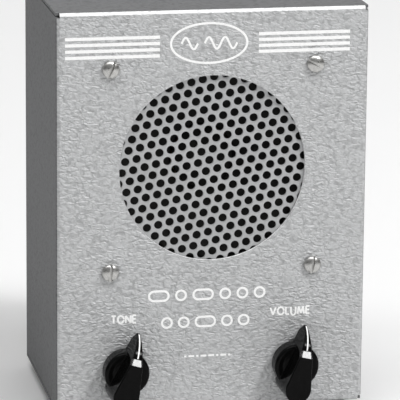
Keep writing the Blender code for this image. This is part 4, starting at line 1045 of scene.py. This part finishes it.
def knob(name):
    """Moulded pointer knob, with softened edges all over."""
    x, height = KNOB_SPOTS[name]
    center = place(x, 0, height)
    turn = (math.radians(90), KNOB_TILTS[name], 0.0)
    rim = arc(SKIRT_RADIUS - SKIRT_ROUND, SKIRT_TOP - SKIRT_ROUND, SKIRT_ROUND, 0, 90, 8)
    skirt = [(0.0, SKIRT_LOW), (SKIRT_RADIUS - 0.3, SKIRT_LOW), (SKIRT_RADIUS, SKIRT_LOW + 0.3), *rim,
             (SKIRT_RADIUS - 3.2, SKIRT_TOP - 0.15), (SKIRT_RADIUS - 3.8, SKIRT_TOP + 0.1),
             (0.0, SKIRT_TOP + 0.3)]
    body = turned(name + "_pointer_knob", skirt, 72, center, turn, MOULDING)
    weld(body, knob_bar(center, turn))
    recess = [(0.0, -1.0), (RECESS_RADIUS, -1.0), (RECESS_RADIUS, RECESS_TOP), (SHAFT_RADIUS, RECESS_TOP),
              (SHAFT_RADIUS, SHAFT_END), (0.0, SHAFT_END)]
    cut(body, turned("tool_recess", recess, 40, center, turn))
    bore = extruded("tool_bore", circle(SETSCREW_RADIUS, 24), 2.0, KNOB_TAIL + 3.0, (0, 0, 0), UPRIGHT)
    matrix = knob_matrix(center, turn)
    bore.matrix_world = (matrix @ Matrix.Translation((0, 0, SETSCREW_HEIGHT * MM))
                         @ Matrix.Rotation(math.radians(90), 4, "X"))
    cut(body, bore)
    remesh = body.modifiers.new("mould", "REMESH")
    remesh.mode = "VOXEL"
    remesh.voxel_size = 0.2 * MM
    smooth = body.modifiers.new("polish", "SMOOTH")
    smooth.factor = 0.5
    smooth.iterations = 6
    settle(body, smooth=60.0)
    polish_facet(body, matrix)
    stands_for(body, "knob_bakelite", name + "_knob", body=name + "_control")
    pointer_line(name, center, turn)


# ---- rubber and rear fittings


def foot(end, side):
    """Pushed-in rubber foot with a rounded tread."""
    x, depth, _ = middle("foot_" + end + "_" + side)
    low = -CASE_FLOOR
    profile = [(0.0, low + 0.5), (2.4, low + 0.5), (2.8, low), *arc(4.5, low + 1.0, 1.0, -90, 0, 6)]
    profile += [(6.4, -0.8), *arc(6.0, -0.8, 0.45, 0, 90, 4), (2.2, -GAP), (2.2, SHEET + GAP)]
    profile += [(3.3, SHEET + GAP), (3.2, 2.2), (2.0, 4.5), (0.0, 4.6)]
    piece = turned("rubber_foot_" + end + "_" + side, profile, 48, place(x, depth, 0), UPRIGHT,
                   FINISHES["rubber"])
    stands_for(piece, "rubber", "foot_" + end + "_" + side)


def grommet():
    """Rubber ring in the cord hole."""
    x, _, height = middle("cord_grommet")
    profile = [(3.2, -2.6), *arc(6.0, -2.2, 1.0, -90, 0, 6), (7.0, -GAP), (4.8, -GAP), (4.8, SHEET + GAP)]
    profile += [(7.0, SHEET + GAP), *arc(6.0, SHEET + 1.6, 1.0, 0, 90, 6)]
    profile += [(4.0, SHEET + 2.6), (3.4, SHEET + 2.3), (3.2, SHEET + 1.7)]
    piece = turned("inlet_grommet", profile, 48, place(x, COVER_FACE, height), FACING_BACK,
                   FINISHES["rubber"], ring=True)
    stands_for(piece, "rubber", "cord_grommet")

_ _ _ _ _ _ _

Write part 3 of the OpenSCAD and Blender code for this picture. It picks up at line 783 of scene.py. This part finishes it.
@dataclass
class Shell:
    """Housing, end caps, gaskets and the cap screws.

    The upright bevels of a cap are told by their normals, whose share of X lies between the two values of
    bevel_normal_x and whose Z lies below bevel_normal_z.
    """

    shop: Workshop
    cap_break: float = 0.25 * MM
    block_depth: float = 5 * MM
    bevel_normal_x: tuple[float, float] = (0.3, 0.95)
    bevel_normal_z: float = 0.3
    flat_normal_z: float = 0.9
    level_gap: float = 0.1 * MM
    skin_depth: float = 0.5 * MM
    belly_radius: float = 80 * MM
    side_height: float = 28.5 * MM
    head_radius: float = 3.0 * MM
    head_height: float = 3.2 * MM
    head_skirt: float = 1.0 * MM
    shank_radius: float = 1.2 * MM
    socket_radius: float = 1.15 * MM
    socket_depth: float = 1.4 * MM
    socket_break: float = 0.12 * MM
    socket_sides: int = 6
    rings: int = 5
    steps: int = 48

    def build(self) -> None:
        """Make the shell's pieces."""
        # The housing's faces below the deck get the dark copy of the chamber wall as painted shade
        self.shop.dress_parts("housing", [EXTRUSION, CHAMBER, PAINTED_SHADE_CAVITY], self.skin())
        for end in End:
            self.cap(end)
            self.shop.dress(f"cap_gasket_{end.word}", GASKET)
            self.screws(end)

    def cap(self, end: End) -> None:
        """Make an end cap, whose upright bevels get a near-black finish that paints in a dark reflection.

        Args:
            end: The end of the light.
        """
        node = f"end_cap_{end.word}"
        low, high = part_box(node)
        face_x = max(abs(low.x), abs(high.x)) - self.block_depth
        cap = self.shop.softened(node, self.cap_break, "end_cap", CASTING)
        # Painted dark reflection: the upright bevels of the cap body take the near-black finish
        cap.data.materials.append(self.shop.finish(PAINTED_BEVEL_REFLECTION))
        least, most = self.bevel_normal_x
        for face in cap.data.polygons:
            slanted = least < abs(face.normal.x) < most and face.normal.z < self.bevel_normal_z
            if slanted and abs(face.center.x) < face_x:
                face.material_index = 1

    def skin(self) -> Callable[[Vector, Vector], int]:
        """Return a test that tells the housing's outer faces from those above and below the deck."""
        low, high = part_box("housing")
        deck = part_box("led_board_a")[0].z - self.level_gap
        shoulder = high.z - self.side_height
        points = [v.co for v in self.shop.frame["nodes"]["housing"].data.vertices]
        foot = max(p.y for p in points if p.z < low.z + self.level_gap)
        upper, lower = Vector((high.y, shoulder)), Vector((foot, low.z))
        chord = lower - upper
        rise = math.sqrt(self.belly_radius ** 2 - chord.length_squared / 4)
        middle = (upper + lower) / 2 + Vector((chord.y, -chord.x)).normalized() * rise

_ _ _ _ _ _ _

Using the listing above, gather each line that holds the string "scene" and copy it.

Keep writing the Blender code for this image. This is part 4, starting at line 1045 of scene.py. This part finishes it.
Write part 3 of the OpenSCAD and Blender code for this picture. It picks up at line 783 of scene.py. This part finishes it.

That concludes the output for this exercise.